Northeast Nodaway freshman Hadley DeFreece throws a pitch on Tuesday night in King City. 

KING CITY, Mo. — Northeast Nodaway has been where South Holt was this regular season, very recently.

After winning just one game the past two seasons, the Bluejays made a 15-win jump this year with a 16-6 regular season and a share of the 275 Conference championship. The Bluejays are one of the most improved teams in the state no matter how you slice it, but that didn't do much to take the sting off a 3-2 loss to South Holt in the first round of the district tournament on Tuesday night in King City.

“We are learning,” Northeast Nodaway coach Vance Proffitt said. “Offensively, we can't be that inconsistent and expect to win close games. We pushed our luck a lot this year with some close games and it came around to bite us in the butt today.

“We've come a long ways, and it is hard to look at it now and completely grasp that because we've come so far and we expect to do certain things. Got to give all the credit in the world to South Holt. They played better than us.”

South Holt entered Tuesday night winless and had faced Northeast Nodaway three times during the regular season, losing 19-0, 15-0 and 11-1. Tuesday night was a different story though.

It was a much later story as well with the games being pushed back to earlier in the day and then Stanberry needing nine innings to knock off King City. The Jays and Knights didn't start their game until nearly 9 p.m., on a chilly, rainy night.

It was a pitchers' duel early with Northeast Nodaway standout freshman Hadley DeFreece not allowing a hit through the first three innings. On the other side, South Holt senior Laini Sisk allowed just one hit in that span.

The fourth inning allowed the offenses to find a little momentum with South Holt getting a single by senior Kesney Miller and being scored on a double by junior Zoey Prussman.

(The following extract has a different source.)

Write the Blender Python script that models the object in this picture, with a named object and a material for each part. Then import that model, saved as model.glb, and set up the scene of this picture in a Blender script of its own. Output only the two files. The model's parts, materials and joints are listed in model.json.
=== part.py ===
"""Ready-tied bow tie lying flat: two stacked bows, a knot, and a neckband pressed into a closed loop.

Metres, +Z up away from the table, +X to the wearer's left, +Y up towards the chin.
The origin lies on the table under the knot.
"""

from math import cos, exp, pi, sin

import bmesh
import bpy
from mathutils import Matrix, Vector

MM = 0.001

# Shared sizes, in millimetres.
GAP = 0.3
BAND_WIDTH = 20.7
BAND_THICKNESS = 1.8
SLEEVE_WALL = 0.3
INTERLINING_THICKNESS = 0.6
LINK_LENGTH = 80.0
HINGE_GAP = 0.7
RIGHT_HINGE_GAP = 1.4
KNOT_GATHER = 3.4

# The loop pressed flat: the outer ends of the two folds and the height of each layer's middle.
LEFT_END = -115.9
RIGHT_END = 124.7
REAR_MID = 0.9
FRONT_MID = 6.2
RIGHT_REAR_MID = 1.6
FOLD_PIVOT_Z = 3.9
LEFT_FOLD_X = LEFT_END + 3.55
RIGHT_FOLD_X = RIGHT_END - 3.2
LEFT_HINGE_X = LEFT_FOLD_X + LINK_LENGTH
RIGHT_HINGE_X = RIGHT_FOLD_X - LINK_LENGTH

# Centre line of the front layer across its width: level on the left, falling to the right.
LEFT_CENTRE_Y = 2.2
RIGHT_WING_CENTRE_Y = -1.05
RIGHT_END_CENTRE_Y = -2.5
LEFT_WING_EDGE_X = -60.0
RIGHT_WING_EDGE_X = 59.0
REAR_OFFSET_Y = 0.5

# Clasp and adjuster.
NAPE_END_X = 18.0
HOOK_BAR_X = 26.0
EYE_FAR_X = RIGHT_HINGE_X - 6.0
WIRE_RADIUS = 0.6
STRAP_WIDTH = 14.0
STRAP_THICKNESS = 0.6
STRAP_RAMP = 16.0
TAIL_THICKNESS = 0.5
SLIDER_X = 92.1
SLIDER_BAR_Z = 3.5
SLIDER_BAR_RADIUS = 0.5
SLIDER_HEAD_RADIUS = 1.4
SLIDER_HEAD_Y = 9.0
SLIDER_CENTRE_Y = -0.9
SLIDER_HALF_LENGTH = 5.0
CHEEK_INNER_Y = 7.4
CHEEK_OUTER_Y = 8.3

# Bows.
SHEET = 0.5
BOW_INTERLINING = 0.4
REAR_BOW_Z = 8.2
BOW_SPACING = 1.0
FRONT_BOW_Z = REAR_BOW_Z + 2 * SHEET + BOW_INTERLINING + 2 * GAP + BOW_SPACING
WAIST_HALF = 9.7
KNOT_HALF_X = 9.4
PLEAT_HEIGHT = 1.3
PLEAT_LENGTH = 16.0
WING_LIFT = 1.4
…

The Bluejays responded in the home half with freshman Baylie Busby leading off with a single. DeFreece walked and created some chaos on the basepaths which allowed Busby to score.

DeFreece struck out the side in the fifth inning. She finished with seven innings, four hits allowed, one earned run, 13 strikeouts and a walk.

“She shook some rust off early, got back in it, and I thought she hit a groove,” Proffitt said. “I called a couple of crappy pitches that hurt us. I have to do better for her.”

Northeast Nodaway senior Kirsten Morrow led off the fifth with a walk, then with two outs, Jaden Atkins tripled to center field, but a good relay throw cut down Morrow at the plate to keep the score tied. South Holt didn't commit any errors in a sharp game by the Knights defensively.

Knight senior Rayleigh Guyer took a 2-0 pitch over the left-field fence for a home run to leadoff the sixth inning. DeFreece got out of the inning with no further damage.

Busby sparked another rally in the bottom of the sixth with a one-out single. Meredith Adwell doubled to put runners on second and third with one out. Busby and Adwell each had two hits in the game.

DeFreece then hit a softball as hard as she possibly could straight up the middle, which for a split-second sounded and looked like it would give the Jays that elusive first lead, but that was denied as Sisk's reflexes took over and the pitcher caught the screaming liner.

Busby scored on a passed ball, but the damage was limited and Adwell stranded at third base.

While South Holt was clean defensively all night, Northeast Nodaway committed three errors with two of them coming at the worst time.

With one out, Sisk hit a lazy fly ball into the outfield, but a communication error and a ball popping out of the glove resulted in the ball hitting the grass. DeFreece got the next batter to ground out back to her, but with two outs, the Knights' No. 9 hitter grounder to shortstop and a rushed throw resulted in a 2-base error and the go-ahead run to score.

The bottom of the seventh was the first 1-2-3 inning for Sisk since the third frame and South Holt's senior-laden roster was able to celebrate its first win of the season in its biggest game.

“You keep trying to pet the bear and eventually it is going to bite you,” Proffitt said. “It got us. We fought hard until the end and it just wasn't our night. We have to get better starting tomorrow.”

For the Jays, they start one senior, four juniors, a sophomore and three freshmen, so the future remains bright, but Proffitt hopes they take a lesson from Tuesday night.

“If we are not getting better every day then we are taking two steps back, and this program can't afford to take two steps back because it was in some dark places,” Proffitt said. “If we are serious about rebuilding this thing, we have to work hard all offseason. I'm excited to see what happens. This group could be special.”

The game is the last for Morrow who graduates as the lone senior on the conference championship squad.

“She has set a tone of work ethic,” Proffitt said. “She has come a long ways from being a bench player to now starting all season long. We are sad to see her go.”